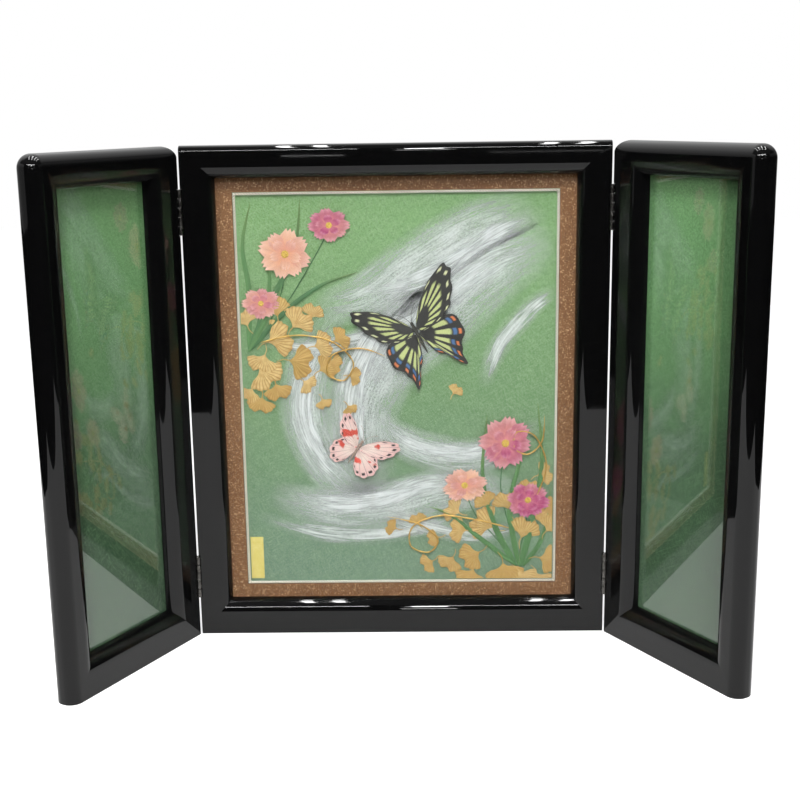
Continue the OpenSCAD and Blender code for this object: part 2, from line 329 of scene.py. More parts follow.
def bump(height, strength, distance):
    inputs = {"Height": height, "Strength": strength, "Distance": distance}
    return addNode("ShaderNodeBump", inputs).outputs["Normal"]


def rays(kind):
    return addNode("ShaderNodeLightPath").outputs[kind]


def mixShaders(factor, first, second):
    return addNode("ShaderNodeMixShader", {0: factor, 1: first, 2: second}).outputs[0]


def surface(colour, roughness, normal=None, **more):
    names = {"metallic": "Metallic", "ior": "IOR", "coat": "Coat Weight", "sheen": "Sheen Weight", "alpha": "Alpha",
             "specular": "Specular IOR Level", "clear": "Transmission Weight"}
    inputs = {"Base Color": colour, "Roughness": roughness}
    inputs.update({names[key]: value for key, value in more.items()})
    if normal is not None:
        inputs["Normal"] = normal
    return addNode("ShaderNodeBsdfPrincipled", inputs).outputs[0]


# A material from a recipe, which adds its nodes and returns their last shader
def newMaterial(name, recipe, *choices):
    material = bpy.data.materials.new(name)
    material.use_nodes = True
    startTree(material.node_tree)
    addNode("ShaderNodeOutputMaterial", {"Surface": recipe(*choices)})
    return material


# A group that takes a Vector and some numbers, and puts out what its recipe returns by name
def newGroup(name, recipe, **numbers):
    group = bpy.data.node_groups.new(name, "ShaderNodeTree")
    group.interface.new_socket(name="Vector", in_out="INPUT", socket_type="NodeSocketVector")
    for label, value in numbers.items():
        socket = group.interface.new_socket(name=label, in_out="INPUT", socket_type="NodeSocketFloat")
        socket.default_value = value
    startTree(group)
    entry = addNode("NodeGroupInput").outputs
    made = recipe(*[entry[label] for label in ("Vector", *numbers)])
    for label in made:
        group.interface.new_socket(name=label, in_out="OUTPUT", socket_type="NodeSocketFloat")
    addNode("NodeGroupOutput", made)
    return group


def useGroup(group, vector, **numbers):
    return addNode("ShaderNodeGroup", {"Vector": vector, **numbers}, node_tree=group).outputs


# Fine flecks: a mask of small spots and a softer cloud, for papers and boards
def flecks(vector, size, cover):
    scale = maths("DIVIDE", 1000.0, size)
    low = minus(0.72, times(cover, 0.4))
    mask = spread(noise(vector, scale, 2.0, 0.6), low, plus(low, 0.1))
    return {"Mask": mask, "Cloud": noise(vector, maths("DIVIDE", scale, 18.0), 3.0, 0.55)}


# Long matted fibres in three directions, as in handmade paper
def fibres(vector, length, width):
    mask = 0.0
    for turn in (0.5, -0.9, 1.9):
        spun = parts(mapped(vector, Rotation=(0, turn, 0)))
        along = maths("DIVIDE", times(spun[0], 1000.0), length)
        across = maths("DIVIDE", times(spun[2], 1000.0), width)
        laid = addNode("ShaderNodeCombineXYZ", {"X": along, "Y": turn * 7, "Z": across}).outputs[0]
        mask = maths("MAXIMUM", mask, spread(noise(laid, 1.0, 1.0, 0.4), 0.58, 0.72))
    return {"Mask": mask, "Height": plus(mask, noise(vector, 2600.0))}


# Shallow waves and dust-fine variation of a polished surface
def polish(vector, wave, rough):
    fine = spread(noise(vector, 130.0), 0.3, 0.7, 0.6, 1.4)
    return {"Roughness": times(fine, rough), "Height": times(noise(vector, 14.0, 1.0), wave)}


# Long wood grain along Z
def grain(vector, ring):
    warp = noise(mapped(vector, Scale=(1, 1, 0.06)), 30.0, 3.0)
    across = maths("DIVIDE", times(parts(vector)[0], 6283.0), ring)
    rings = maths("SINE", plus(across, times(warp, 22.0)))
    fine = noise(mapped(vector, Scale=(1, 1, 0.03)), 1300.0)
    return {"Tone": times(plus(rings, 1.0), 0.5), "Pore": spread(fine, 0.55, 0.7)}


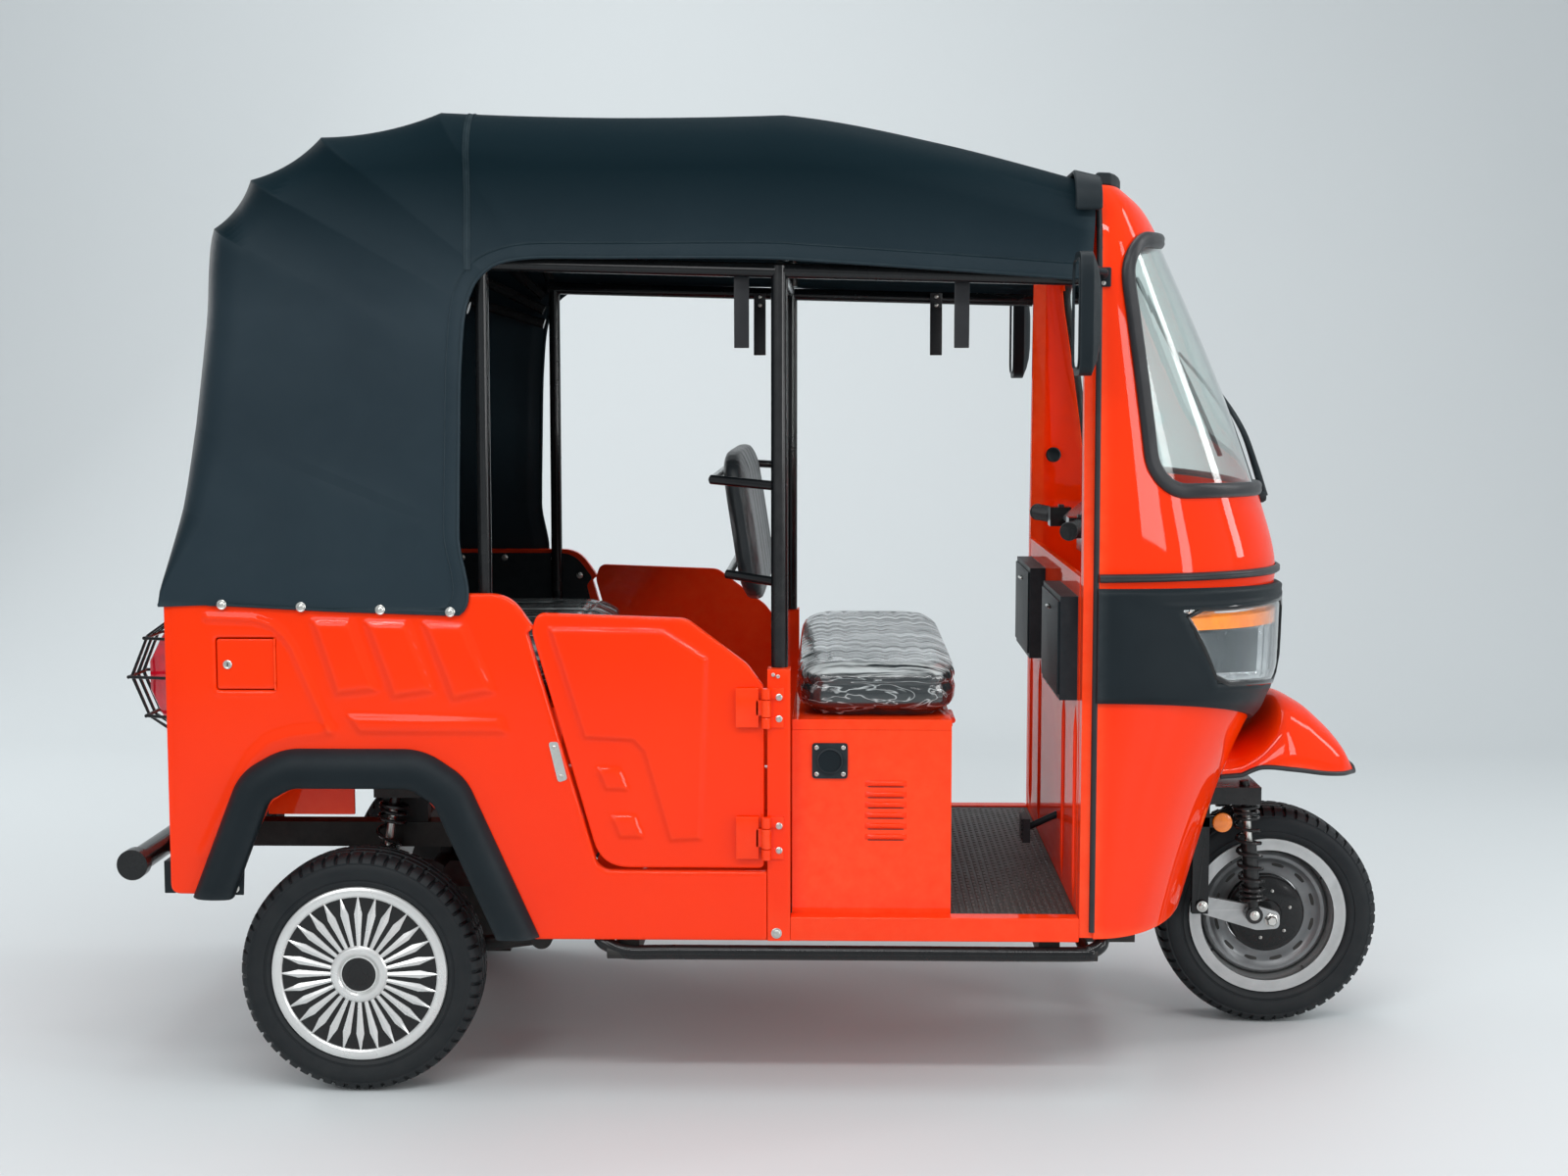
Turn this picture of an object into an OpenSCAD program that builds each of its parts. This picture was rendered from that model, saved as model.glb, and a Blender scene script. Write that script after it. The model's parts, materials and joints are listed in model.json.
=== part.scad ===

★ ★ ★ ★ ★ ★ ★

Each line from the one containing "Turn this picture" to the end of the listing above should be copied exactly, and nothing else.

Turn this picture of an object into an OpenSCAD program that builds each of its parts. This picture was rendered from that model, saved as model.glb, and a Blender scene script. Write that script after it. The model's parts, materials and joints are listed in model.json.
=== part.scad ===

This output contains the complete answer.